# [Requirement]
Make an exact copy of the entries below.

— start —

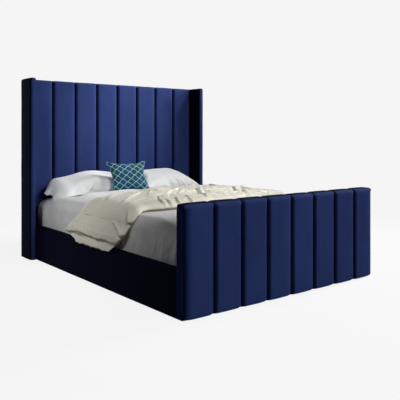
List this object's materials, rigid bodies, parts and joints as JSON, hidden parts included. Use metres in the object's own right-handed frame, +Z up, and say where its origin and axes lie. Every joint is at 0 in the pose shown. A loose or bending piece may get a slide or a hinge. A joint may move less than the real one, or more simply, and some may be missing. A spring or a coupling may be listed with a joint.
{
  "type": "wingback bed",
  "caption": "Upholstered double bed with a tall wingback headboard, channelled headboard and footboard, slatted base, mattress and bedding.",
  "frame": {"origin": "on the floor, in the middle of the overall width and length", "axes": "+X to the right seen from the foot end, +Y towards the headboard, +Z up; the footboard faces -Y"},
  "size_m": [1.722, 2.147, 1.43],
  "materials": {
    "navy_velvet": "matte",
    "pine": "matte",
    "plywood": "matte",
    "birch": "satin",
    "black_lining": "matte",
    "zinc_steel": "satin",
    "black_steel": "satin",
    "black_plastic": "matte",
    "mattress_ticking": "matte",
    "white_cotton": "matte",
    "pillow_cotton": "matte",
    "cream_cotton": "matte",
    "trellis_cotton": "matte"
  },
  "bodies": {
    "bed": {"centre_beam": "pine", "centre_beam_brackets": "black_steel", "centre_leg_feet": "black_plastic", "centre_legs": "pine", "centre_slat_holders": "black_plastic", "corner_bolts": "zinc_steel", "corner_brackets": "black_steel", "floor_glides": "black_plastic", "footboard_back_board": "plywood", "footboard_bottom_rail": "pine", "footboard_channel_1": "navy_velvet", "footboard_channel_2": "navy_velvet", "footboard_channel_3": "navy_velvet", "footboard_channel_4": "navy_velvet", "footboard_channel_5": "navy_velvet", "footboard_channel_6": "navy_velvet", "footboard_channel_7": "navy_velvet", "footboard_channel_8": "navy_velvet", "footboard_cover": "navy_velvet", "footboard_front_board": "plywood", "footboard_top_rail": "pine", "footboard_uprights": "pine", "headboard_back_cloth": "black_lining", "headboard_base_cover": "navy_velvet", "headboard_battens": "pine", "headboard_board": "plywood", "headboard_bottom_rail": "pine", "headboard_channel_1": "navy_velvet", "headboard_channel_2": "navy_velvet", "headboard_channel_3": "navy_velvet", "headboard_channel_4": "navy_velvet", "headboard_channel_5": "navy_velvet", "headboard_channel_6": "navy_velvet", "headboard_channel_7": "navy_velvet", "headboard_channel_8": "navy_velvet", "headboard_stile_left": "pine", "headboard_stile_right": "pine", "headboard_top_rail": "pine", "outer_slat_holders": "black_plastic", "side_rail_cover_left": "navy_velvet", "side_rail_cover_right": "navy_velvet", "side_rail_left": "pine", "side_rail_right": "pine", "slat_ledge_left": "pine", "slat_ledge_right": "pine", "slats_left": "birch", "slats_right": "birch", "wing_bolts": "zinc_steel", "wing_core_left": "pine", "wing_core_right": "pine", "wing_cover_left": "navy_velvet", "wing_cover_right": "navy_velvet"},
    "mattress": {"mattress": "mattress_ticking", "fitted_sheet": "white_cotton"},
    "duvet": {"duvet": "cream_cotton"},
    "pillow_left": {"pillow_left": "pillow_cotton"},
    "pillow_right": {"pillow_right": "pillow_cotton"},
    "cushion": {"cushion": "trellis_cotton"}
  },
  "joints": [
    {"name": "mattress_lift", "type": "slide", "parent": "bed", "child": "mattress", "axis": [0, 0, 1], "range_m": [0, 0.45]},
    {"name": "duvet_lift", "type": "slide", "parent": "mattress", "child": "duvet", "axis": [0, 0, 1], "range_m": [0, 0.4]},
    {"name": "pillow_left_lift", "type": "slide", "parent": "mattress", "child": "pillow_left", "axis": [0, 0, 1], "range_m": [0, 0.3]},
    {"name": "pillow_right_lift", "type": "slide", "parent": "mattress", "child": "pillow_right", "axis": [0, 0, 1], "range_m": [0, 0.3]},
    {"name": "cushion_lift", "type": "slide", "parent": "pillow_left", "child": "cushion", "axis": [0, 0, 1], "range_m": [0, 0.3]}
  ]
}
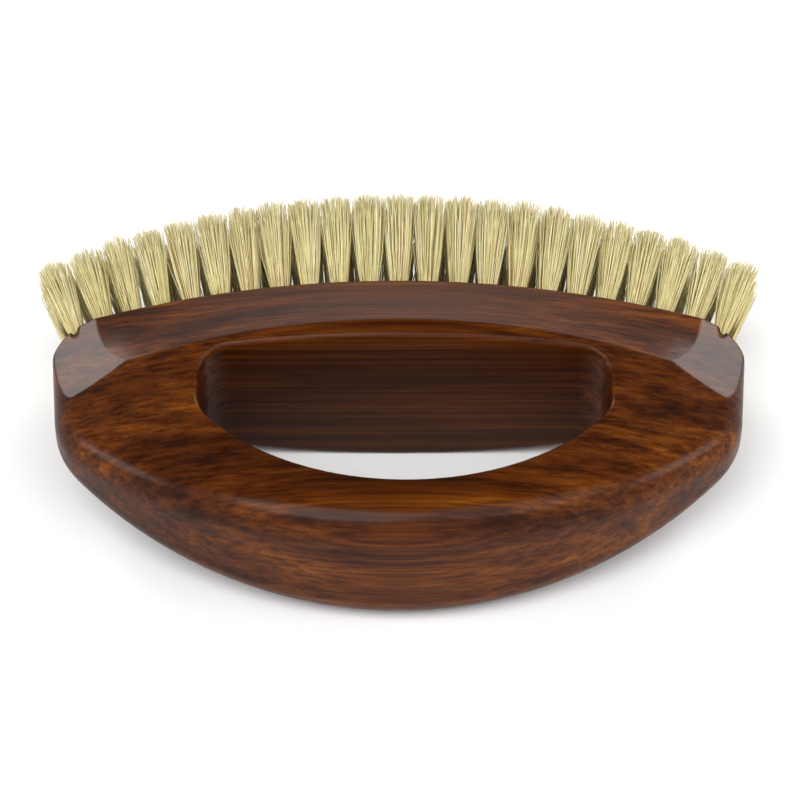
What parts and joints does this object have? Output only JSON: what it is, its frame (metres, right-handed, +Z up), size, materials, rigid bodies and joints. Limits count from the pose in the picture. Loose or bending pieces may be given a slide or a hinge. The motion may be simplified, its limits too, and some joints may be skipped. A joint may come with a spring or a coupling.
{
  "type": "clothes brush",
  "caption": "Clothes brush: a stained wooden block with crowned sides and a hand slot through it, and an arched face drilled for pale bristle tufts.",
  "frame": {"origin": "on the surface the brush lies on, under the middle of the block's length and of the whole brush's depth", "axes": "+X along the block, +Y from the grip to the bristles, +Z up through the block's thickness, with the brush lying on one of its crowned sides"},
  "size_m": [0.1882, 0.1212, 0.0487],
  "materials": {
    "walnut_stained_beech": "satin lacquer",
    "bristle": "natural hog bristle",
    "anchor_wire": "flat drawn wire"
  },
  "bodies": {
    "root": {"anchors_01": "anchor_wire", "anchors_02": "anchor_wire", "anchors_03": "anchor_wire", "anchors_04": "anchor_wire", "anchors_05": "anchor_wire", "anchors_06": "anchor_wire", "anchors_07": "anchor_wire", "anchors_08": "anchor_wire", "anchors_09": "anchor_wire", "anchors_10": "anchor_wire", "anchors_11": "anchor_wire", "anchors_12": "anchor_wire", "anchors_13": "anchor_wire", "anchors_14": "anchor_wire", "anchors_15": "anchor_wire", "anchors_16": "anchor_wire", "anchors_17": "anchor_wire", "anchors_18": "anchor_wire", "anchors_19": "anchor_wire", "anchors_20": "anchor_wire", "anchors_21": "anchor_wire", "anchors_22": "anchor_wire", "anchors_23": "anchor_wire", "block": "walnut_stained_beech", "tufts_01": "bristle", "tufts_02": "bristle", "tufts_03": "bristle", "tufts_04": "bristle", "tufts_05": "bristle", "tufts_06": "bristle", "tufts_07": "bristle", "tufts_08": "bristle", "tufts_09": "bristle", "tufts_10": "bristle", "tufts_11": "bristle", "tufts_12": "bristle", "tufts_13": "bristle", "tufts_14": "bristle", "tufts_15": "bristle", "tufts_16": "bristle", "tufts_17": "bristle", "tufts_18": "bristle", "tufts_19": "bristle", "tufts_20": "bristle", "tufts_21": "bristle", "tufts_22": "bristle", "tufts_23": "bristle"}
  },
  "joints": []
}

— end —

# [Full output]
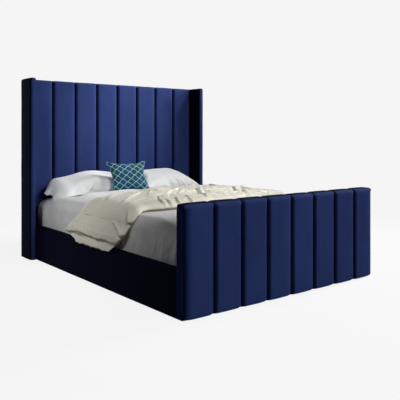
List this object's materials, rigid bodies, parts and joints as JSON, hidden parts included. Use metres in the object's own right-handed frame, +Z up, and say where its origin and axes lie. Every joint is at 0 in the pose shown. A loose or bending piece may get a slide or a hinge. A joint may move less than the real one, or more simply, and some may be missing. A spring or a coupling may be listed with a joint.
{
  "type": "wingback bed",
  "caption": "Upholstered double bed with a tall wingback headboard, channelled headboard and footboard, slatted base, mattress and bedding.",
  "frame": {"origin": "on the floor, in the middle of the overall width and length", "axes": "+X to the right seen from the foot end, +Y towards the headboard, +Z up; the footboard faces -Y"},
  "size_m": [1.722, 2.147, 1.43],
  "materials": {
    "navy_velvet": "matte",
    "pine": "matte",
    "plywood": "matte",
    "birch": "satin",
    "black_lining": "matte",
    "zinc_steel": "satin",
    "black_steel": "satin",
    "black_plastic": "matte",
    "mattress_ticking": "matte",
    "white_cotton": "matte",
    "pillow_cotton": "matte",
    "cream_cotton": "matte",
    "trellis_cotton": "matte"
  },
  "bodies": {
    "bed": {"centre_beam": "pine", "centre_beam_brackets": "black_steel", "centre_leg_feet": "black_plastic", "centre_legs": "pine", "centre_slat_holders": "black_plastic", "corner_bolts": "zinc_steel", "corner_brackets": "black_steel", "floor_glides": "black_plastic", "footboard_back_board": "plywood", "footboard_bottom_rail": "pine", "footboard_channel_1": "navy_velvet", "footboard_channel_2": "navy_velvet", "footboard_channel_3": "navy_velvet", "footboard_channel_4": "navy_velvet", "footboard_channel_5": "navy_velvet", "footboard_channel_6": "navy_velvet", "footboard_channel_7": "navy_velvet", "footboard_channel_8": "navy_velvet", "footboard_cover": "navy_velvet", "footboard_front_board": "plywood", "footboard_top_rail": "pine", "footboard_uprights": "pine", "headboard_back_cloth": "black_lining", "headboard_base_cover": "navy_velvet", "headboard_battens": "pine", "headboard_board": "plywood", "headboard_bottom_rail": "pine", "headboard_channel_1": "navy_velvet", "headboard_channel_2": "navy_velvet", "headboard_channel_3": "navy_velvet", "headboard_channel_4": "navy_velvet", "headboard_channel_5": "navy_velvet", "headboard_channel_6": "navy_velvet", "headboard_channel_7": "navy_velvet", "headboard_channel_8": "navy_velvet", "headboard_stile_left": "pine", "headboard_stile_right": "pine", "headboard_top_rail": "pine", "outer_slat_holders": "black_plastic", "side_rail_cover_left": "navy_velvet", "side_rail_cover_right": "navy_velvet", "side_rail_left": "pine", "side_rail_right": "pine", "slat_ledge_left": "pine", "slat_ledge_right": "pine", "slats_left": "birch", "slats_right": "birch", "wing_bolts": "zinc_steel", "wing_core_left": "pine", "wing_core_right": "pine", "wing_cover_left": "navy_velvet", "wing_cover_right": "navy_velvet"},
    "mattress": {"mattress": "mattress_ticking", "fitted_sheet": "white_cotton"},
    "duvet": {"duvet": "cream_cotton"},
    "pillow_left": {"pillow_left": "pillow_cotton"},
    "pillow_right": {"pillow_right": "pillow_cotton"},
    "cushion": {"cushion": "trellis_cotton"}
  },
  "joints": [
    {"name": "mattress_lift", "type": "slide", "parent": "bed", "child": "mattress", "axis": [0, 0, 1], "range_m": [0, 0.45]},
    {"name": "duvet_lift", "type": "slide", "parent": "mattress", "child": "duvet", "axis": [0, 0, 1], "range_m": [0, 0.4]},
    {"name": "pillow_left_lift", "type": "slide", "parent": "mattress", "child": "pillow_left", "axis": [0, 0, 1], "range_m": [0, 0.3]},
    {"name": "pillow_right_lift", "type": "slide", "parent": "mattress", "child": "pillow_right", "axis": [0, 0, 1], "range_m": [0, 0.3]},
    {"name": "cushion_lift", "type": "slide", "parent": "pillow_left", "child": "cushion", "axis": [0, 0, 1], "range_m": [0, 0.3]}
  ]
}
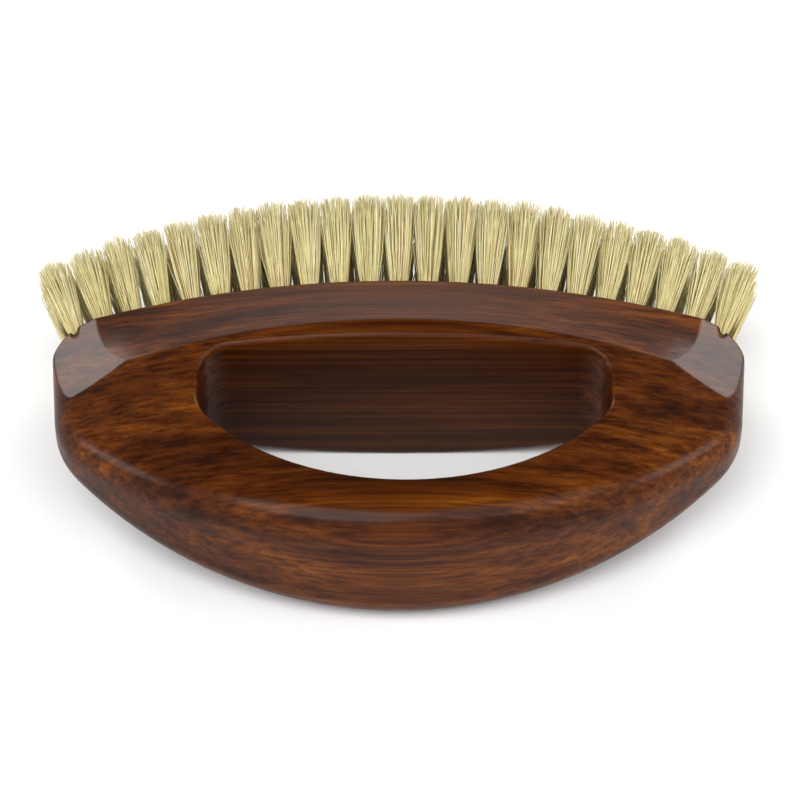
What parts and joints does this object have? Output only JSON: what it is, its frame (metres, right-handed, +Z up), size, materials, rigid bodies and joints. Limits count from the pose in the picture. Loose or bending pieces may be given a slide or a hinge. The motion may be simplified, its limits too, and some joints may be skipped. A joint may come with a spring or a coupling.
{
  "type": "clothes brush",
  "caption": "Clothes brush: a stained wooden block with crowned sides and a hand slot through it, and an arched face drilled for pale bristle tufts.",
  "frame": {"origin": "on the surface the brush lies on, under the middle of the block's length and of the whole brush's depth", "axes": "+X along the block, +Y from the grip to the bristles, +Z up through the block's thickness, with the brush lying on one of its crowned sides"},
  "size_m": [0.1882, 0.1212, 0.0487],
  "materials": {
    "walnut_stained_beech": "satin lacquer",
    "bristle": "natural hog bristle",
    "anchor_wire": "flat drawn wire"
  },
  "bodies": {
    "root": {"anchors_01": "anchor_wire", "anchors_02": "anchor_wire", "anchors_03": "anchor_wire", "anchors_04": "anchor_wire", "anchors_05": "anchor_wire", "anchors_06": "anchor_wire", "anchors_07": "anchor_wire", "anchors_08": "anchor_wire", "anchors_09": "anchor_wire", "anchors_10": "anchor_wire", "anchors_11": "anchor_wire", "anchors_12": "anchor_wire", "anchors_13": "anchor_wire", "anchors_14": "anchor_wire", "anchors_15": "anchor_wire", "anchors_16": "anchor_wire", "anchors_17": "anchor_wire", "anchors_18": "anchor_wire", "anchors_19": "anchor_wire", "anchors_20": "anchor_wire", "anchors_21": "anchor_wire", "anchors_22": "anchor_wire", "anchors_23": "anchor_wire", "block": "walnut_stained_beech", "tufts_01": "bristle", "tufts_02": "bristle", "tufts_03": "bristle", "tufts_04": "bristle", "tufts_05": "bristle", "tufts_06": "bristle", "tufts_07": "bristle", "tufts_08": "bristle", "tufts_09": "bristle", "tufts_10": "bristle", "tufts_11": "bristle", "tufts_12": "bristle", "tufts_13": "bristle", "tufts_14": "bristle", "tufts_15": "bristle", "tufts_16": "bristle", "tufts_17": "bristle", "tufts_18": "bristle", "tufts_19": "bristle", "tufts_20": "bristle", "tufts_21": "bristle", "tufts_22": "bristle", "tufts_23": "bristle"}
  },
  "joints": []
}